◆ What the task requires
Reproduce each line from the records that holds "shown".

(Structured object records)
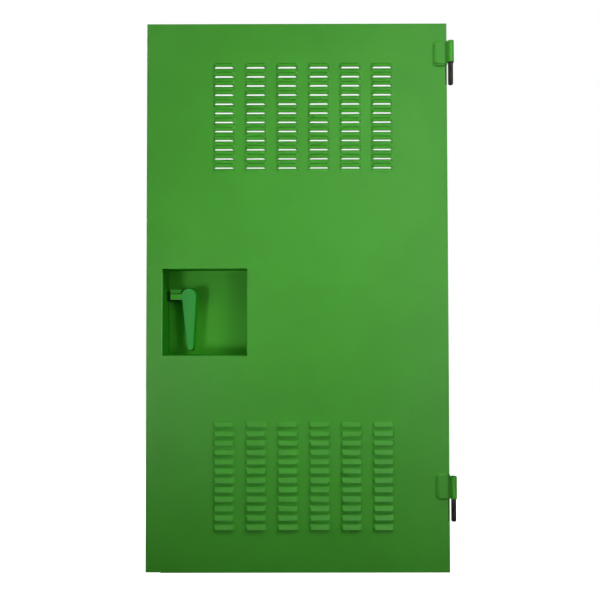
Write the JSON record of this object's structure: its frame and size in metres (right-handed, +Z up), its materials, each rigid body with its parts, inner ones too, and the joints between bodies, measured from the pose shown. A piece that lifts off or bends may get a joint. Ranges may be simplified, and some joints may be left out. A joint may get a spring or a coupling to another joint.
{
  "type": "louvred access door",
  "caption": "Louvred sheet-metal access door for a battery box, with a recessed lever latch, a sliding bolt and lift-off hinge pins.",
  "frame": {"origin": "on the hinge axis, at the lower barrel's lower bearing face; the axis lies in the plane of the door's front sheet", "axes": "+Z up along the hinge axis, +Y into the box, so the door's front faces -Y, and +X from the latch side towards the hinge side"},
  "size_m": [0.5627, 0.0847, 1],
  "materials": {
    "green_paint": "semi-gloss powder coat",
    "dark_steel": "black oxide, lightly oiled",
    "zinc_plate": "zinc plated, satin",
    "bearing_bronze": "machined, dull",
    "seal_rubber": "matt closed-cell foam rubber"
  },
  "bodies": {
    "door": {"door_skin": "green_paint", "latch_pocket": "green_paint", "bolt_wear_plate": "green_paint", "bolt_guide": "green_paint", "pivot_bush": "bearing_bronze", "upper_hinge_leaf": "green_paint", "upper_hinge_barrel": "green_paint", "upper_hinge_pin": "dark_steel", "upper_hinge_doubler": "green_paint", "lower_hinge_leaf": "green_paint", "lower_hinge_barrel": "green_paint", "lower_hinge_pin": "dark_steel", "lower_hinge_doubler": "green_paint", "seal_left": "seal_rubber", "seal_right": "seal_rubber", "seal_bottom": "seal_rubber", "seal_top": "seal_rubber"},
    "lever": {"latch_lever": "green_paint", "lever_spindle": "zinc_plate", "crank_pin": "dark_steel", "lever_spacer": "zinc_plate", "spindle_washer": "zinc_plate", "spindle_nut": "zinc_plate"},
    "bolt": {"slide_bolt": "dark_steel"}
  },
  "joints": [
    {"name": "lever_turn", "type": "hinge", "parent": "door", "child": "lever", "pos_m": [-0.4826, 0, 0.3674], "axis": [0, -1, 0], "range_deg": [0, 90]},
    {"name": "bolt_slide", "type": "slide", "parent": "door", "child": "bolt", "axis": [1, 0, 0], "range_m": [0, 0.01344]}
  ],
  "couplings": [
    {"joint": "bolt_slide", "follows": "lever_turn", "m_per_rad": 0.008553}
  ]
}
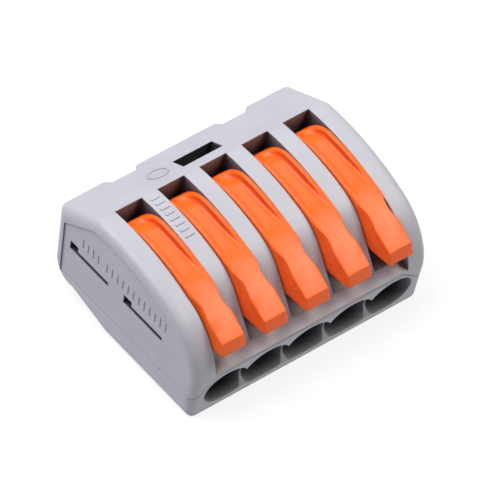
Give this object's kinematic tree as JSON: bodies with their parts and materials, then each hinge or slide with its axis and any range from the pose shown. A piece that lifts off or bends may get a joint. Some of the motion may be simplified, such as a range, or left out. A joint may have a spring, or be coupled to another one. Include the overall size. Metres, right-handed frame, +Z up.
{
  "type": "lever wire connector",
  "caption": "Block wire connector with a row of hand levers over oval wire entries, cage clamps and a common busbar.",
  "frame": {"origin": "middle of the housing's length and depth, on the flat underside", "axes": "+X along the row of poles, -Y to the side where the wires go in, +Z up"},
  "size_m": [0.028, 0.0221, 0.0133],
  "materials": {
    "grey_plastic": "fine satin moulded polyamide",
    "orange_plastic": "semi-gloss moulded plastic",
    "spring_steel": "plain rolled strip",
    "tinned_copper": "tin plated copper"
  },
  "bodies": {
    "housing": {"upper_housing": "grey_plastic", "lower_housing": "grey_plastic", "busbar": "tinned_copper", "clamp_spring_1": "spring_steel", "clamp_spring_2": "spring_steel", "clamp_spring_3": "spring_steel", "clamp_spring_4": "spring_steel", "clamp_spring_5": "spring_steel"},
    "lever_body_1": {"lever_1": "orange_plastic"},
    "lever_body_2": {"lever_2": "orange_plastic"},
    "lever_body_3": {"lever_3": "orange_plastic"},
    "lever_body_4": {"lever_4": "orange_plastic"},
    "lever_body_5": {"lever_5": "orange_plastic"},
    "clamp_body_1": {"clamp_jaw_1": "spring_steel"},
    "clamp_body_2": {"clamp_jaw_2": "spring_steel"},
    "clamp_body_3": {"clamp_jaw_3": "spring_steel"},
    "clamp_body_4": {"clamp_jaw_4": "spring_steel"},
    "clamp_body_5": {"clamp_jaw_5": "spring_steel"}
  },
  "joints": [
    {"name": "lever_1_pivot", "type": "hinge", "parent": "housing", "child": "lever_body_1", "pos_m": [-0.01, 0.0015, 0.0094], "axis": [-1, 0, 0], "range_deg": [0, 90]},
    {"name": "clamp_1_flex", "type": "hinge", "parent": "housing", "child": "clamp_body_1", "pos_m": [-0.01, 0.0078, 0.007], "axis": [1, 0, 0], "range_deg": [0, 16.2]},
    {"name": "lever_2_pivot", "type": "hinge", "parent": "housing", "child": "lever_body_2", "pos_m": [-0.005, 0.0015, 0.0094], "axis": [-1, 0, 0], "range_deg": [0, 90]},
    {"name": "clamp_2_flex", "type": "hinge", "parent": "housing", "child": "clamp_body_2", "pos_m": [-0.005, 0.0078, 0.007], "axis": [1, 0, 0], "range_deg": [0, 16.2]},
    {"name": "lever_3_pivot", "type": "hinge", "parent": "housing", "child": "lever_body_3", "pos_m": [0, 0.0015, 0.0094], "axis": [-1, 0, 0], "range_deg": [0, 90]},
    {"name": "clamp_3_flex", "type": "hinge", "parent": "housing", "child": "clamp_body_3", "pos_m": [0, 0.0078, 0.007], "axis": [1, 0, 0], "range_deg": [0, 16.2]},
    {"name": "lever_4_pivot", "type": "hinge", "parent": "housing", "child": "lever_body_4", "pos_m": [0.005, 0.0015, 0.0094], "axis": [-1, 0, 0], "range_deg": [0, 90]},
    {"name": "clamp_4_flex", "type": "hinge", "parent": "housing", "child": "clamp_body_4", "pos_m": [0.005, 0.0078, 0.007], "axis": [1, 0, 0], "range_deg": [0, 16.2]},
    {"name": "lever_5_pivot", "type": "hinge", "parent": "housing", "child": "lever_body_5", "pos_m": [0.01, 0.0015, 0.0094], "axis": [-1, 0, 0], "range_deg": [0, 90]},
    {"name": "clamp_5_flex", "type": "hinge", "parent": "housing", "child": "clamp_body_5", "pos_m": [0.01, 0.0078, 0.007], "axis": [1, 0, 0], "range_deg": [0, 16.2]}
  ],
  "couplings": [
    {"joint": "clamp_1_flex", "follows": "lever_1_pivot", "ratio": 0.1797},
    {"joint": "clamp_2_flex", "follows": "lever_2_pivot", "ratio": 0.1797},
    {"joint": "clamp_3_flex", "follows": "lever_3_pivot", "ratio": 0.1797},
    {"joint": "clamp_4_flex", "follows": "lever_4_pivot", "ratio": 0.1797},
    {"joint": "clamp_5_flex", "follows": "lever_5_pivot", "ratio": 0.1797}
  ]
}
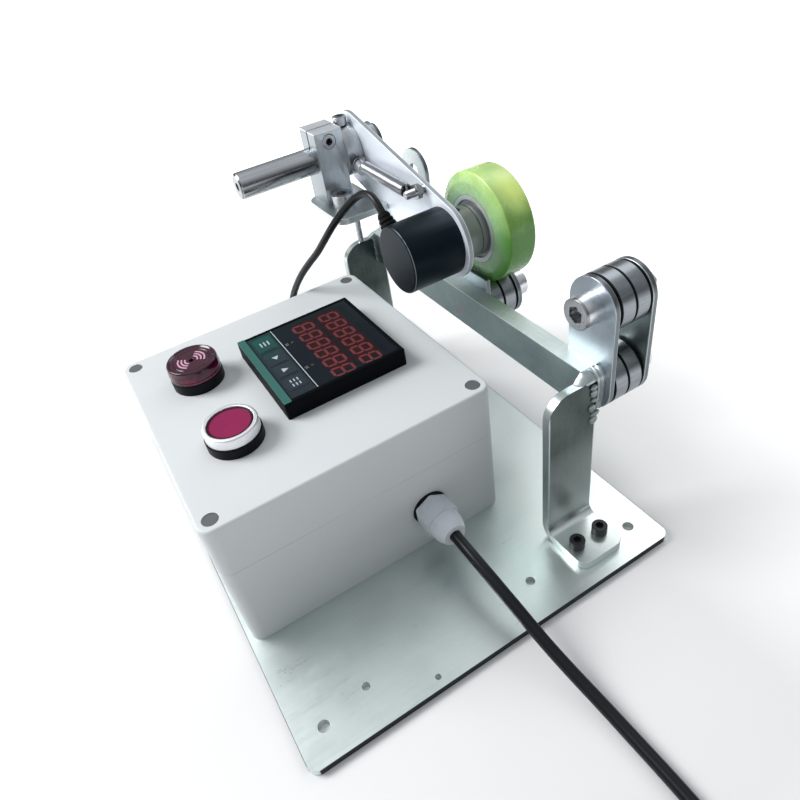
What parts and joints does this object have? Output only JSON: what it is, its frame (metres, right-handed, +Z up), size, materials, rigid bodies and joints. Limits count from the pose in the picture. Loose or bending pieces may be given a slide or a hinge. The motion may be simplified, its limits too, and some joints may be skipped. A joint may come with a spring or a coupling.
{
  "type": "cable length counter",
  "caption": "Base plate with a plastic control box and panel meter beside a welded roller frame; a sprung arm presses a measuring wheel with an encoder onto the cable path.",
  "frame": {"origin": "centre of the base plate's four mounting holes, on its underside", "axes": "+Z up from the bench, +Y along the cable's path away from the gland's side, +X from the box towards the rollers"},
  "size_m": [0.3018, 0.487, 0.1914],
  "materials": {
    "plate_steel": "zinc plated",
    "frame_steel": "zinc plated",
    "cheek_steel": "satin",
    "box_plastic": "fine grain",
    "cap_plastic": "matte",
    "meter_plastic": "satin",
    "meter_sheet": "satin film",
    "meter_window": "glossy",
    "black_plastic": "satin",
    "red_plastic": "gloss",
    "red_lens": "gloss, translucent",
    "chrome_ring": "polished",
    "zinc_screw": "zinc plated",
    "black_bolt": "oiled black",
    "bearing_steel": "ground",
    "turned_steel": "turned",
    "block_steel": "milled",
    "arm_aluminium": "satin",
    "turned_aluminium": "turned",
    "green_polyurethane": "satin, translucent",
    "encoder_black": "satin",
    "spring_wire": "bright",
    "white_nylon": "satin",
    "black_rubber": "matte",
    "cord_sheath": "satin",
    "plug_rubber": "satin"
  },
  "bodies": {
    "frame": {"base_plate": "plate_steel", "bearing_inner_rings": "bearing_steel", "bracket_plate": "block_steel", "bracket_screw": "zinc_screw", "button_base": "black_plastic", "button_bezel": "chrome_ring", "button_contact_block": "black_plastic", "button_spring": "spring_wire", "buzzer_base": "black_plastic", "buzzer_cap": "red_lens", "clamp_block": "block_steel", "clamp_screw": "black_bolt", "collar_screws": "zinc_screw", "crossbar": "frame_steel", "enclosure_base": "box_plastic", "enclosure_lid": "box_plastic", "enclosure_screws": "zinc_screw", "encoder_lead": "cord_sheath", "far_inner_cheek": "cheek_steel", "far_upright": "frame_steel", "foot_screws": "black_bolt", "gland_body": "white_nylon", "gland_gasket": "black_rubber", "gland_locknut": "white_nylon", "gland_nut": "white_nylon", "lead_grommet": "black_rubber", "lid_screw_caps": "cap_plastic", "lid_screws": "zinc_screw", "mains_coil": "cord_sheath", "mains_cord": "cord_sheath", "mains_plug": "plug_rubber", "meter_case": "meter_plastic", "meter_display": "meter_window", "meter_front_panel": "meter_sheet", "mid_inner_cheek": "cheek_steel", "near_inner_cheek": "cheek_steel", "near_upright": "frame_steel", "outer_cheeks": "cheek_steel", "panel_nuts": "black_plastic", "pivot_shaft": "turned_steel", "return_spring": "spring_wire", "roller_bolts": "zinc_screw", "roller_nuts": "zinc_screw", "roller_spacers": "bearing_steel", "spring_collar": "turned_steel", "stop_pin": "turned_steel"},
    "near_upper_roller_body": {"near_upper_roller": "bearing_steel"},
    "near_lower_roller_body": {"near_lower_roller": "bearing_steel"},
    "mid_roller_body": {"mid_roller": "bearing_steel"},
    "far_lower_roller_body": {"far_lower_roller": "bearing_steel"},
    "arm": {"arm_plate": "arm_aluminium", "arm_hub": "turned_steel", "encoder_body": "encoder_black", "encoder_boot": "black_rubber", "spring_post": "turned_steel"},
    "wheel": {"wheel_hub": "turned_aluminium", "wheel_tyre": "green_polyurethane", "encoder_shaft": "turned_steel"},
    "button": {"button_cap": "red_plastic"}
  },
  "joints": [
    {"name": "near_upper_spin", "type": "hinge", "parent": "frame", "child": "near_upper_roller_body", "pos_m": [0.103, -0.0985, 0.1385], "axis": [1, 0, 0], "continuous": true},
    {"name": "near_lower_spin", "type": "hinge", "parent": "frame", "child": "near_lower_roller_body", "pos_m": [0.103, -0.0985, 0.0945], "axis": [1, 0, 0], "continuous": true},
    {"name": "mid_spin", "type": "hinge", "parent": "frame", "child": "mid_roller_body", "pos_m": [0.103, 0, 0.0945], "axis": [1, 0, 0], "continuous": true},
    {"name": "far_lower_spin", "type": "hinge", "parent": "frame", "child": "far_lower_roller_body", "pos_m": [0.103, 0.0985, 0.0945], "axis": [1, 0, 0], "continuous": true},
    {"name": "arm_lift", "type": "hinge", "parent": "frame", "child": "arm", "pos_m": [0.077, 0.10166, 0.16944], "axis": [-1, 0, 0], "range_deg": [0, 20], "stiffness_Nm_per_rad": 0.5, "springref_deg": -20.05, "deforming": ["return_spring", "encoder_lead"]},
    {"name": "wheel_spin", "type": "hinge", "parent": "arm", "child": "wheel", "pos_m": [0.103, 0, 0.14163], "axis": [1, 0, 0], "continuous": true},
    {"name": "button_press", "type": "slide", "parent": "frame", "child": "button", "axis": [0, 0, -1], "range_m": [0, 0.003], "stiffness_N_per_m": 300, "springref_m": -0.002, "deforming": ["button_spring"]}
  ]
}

◆ Finished exercise
Write the JSON record of this object's structure: its frame and size in metres (right-handed, +Z up), its materials, each rigid body with its parts, inner ones too, and the joints between bodies, measured from the pose shown. A piece that lifts off or bends may get a joint. Ranges may be simplified, and some joints may be left out. A joint may get a spring or a coupling to another joint.
Give this object's kinematic tree as JSON: bodies with their parts and materials, then each hinge or slide with its axis and any range from the pose shown. A piece that lifts off or bends may get a joint. Some of the motion may be simplified, such as a range, or left out. A joint may have a spring, or be coupled to another one. Include the overall size. Metres, right-handed frame, +Z up.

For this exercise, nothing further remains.